Stored data:
● ● ● ● ●

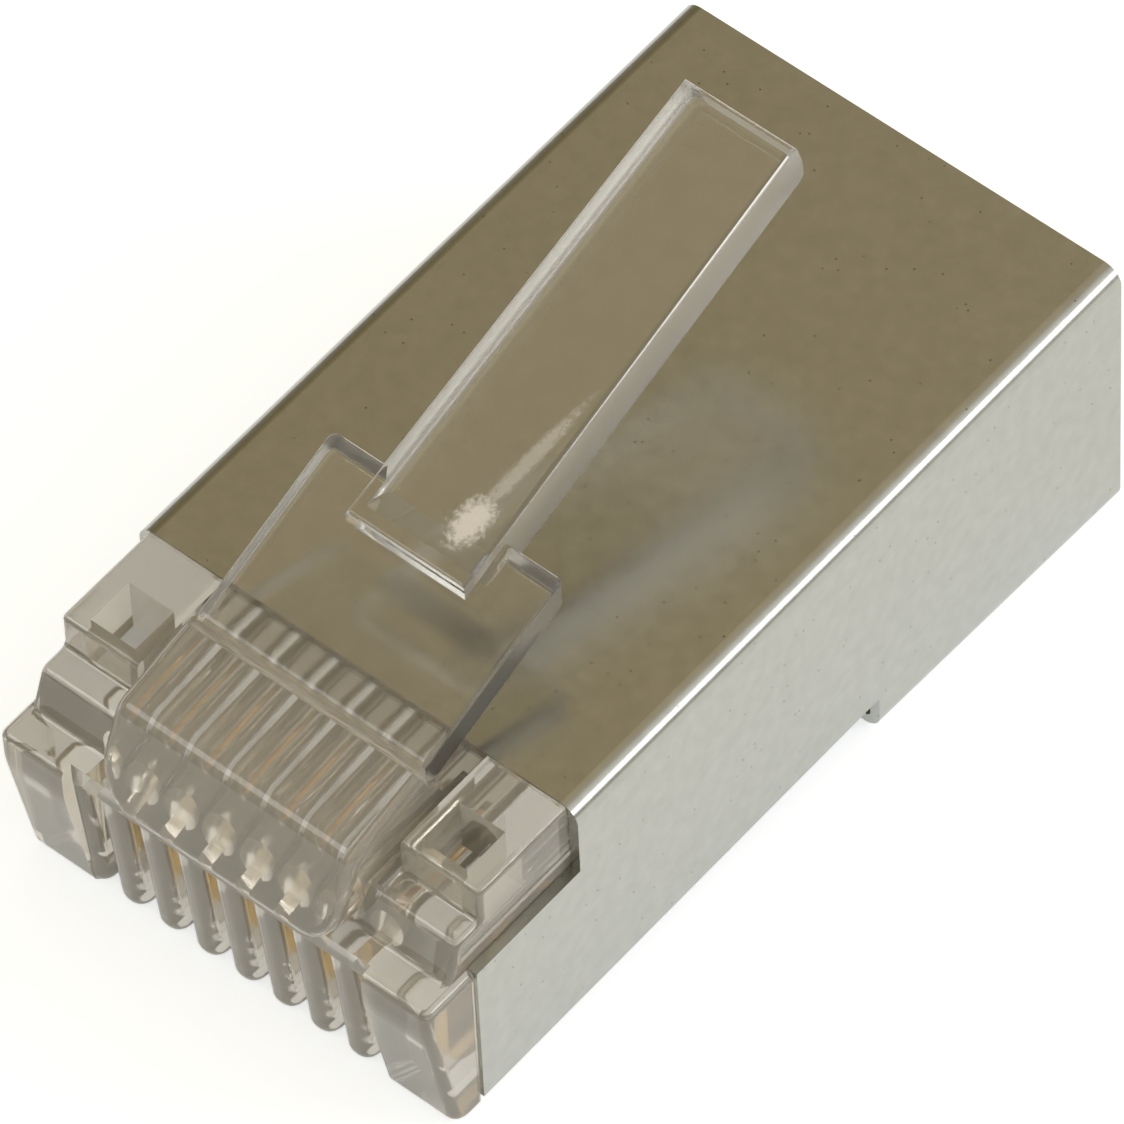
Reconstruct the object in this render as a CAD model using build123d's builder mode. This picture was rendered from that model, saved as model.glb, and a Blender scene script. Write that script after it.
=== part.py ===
from build123d import *
import os
from math import cos, radians, sin, tan

# A shielded eight-position modular plug, latch up, front towards -Y, cable end towards +Y.
# The origin is under the middle of the plug, at the height of its lowest edge.
# A drop is measured down from the top of the shell, and a reach forwards from its front edge.
# A lift is measured up from the foot of the nose. The heel is the cable end, which stands deeper.

# The plug as a whole
plug_width = 11.68
shell_length = 17.57
nose_reach = 4.70
nose_height = 6.78
heel_depth = 1.10
foot_reach = 4.00

# The folded sheet of the shell
sheet = 0.25
bend_radius = 0.45
wing_reach = 3.25
wing_drop = 2.00
wall_lift = 0.43
flap_length = 8.05
flap_seam = 0.25
crimp_window_width = 5.60
crimp_window_length = 3.90
crimp_window_inset = 2.10

# How closely the pieces fit
sheet_fit = 0.02
blade_fit = 0.02
hinge_fit = 0.03

# The front of the moulding
nose_width = 11.50
cheek_corner = 0.25
shoulder_length = 2.75
shoulder_edge = 0.15
shelf_drop = 1.00
shelf_reach = 3.45
shelf_edge = 0.30
toe_step_reach = 3.85
toe_drop = 2.05
toe_radius = 0.20
toe_height = 0.90
face_radius = 3.00
foot_radius = 0.50
comb_margin = 0.25
comb_set_back = 0.30
rib_flat = 0.10

# The well between the shoulders, where the latch springs from its root
well_width = 7.00
well_drop = 0.30
trough_drop = 1.20
trough_inset = 0.45
trough_reach = 3.30
pocket_side = 1.20
pocket_depth = 1.50
pocket_wall = 0.30

# The cable end of the moulding
cable_end_inset = 0.50
step_set_back = 0.35
cavity_width = 9.60
cavity_drop = 1.15
cavity_lift = 0.13
cavity_length = 5.90
cavity_corner = 1.20
funnel_length = 4.40
chamber_width = 8.60
chamber_height = 1.80
chamber_drop = 1.70
chamber_corner = 0.40
chamber_length = 5.27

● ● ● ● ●

Your task: Return all of the data word for word.

Task solution:
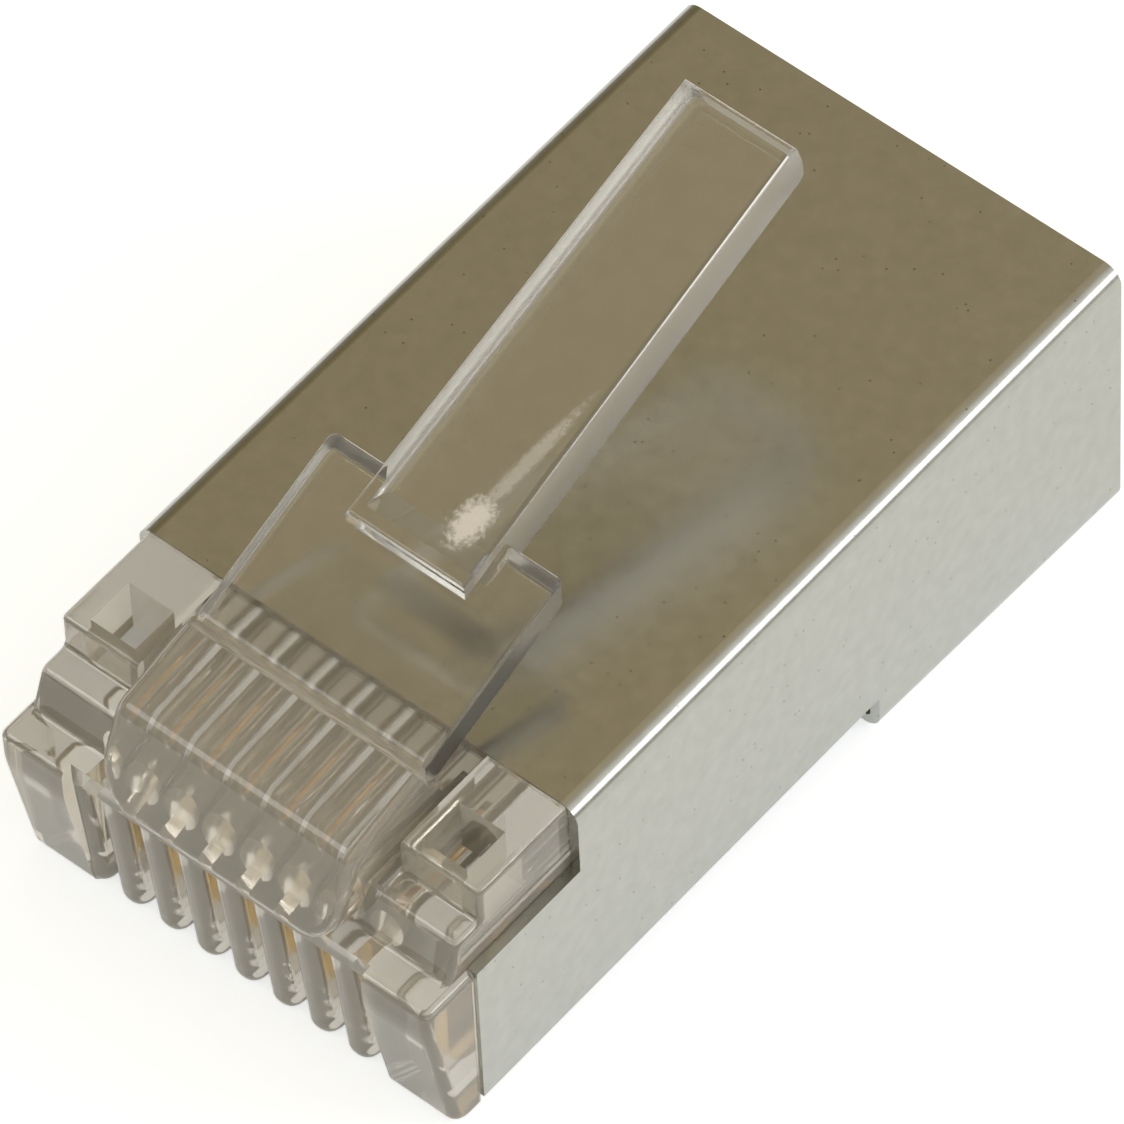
Reconstruct the object in this render as a CAD model using build123d's builder mode. This picture was rendered from that model, saved as model.glb, and a Blender scene script. Write that script after it.
=== part.py ===
from build123d import *
import os
from math import cos, radians, sin, tan

# A shielded eight-position modular plug, latch up, front towards -Y, cable end towards +Y.
# The origin is under the middle of the plug, at the height of its lowest edge.
# A drop is measured down from the top of the shell, and a reach forwards from its front edge.
# A lift is measured up from the foot of the nose. The heel is the cable end, which stands deeper.

# The plug as a whole
plug_width = 11.68
shell_length = 17.57
nose_reach = 4.70
nose_height = 6.78
heel_depth = 1.10
foot_reach = 4.00

# The folded sheet of the shell
sheet = 0.25
bend_radius = 0.45
wing_reach = 3.25
wing_drop = 2.00
wall_lift = 0.43
flap_length = 8.05
flap_seam = 0.25
crimp_window_width = 5.60
crimp_window_length = 3.90
crimp_window_inset = 2.10

# How closely the pieces fit
sheet_fit = 0.02
blade_fit = 0.02
hinge_fit = 0.03

# The front of the moulding
nose_width = 11.50
cheek_corner = 0.25
shoulder_length = 2.75
shoulder_edge = 0.15
shelf_drop = 1.00
shelf_reach = 3.45
shelf_edge = 0.30
toe_step_reach = 3.85
toe_drop = 2.05
toe_radius = 0.20
toe_height = 0.90
face_radius = 3.00
foot_radius = 0.50
comb_margin = 0.25
comb_set_back = 0.30
rib_flat = 0.10

# The well between the shoulders, where the latch springs from its root
well_width = 7.00
well_drop = 0.30
trough_drop = 1.20
trough_inset = 0.45
trough_reach = 3.30
pocket_side = 1.20
pocket_depth = 1.50
pocket_wall = 0.30

# The cable end of the moulding
cable_end_inset = 0.50
step_set_back = 0.35
cavity_width = 9.60
cavity_drop = 1.15
cavity_lift = 0.13
cavity_length = 5.90
cavity_corner = 1.20
funnel_length = 4.40
chamber_width = 8.60
chamber_height = 1.80
chamber_drop = 1.70
chamber_corner = 0.40
chamber_length = 5.27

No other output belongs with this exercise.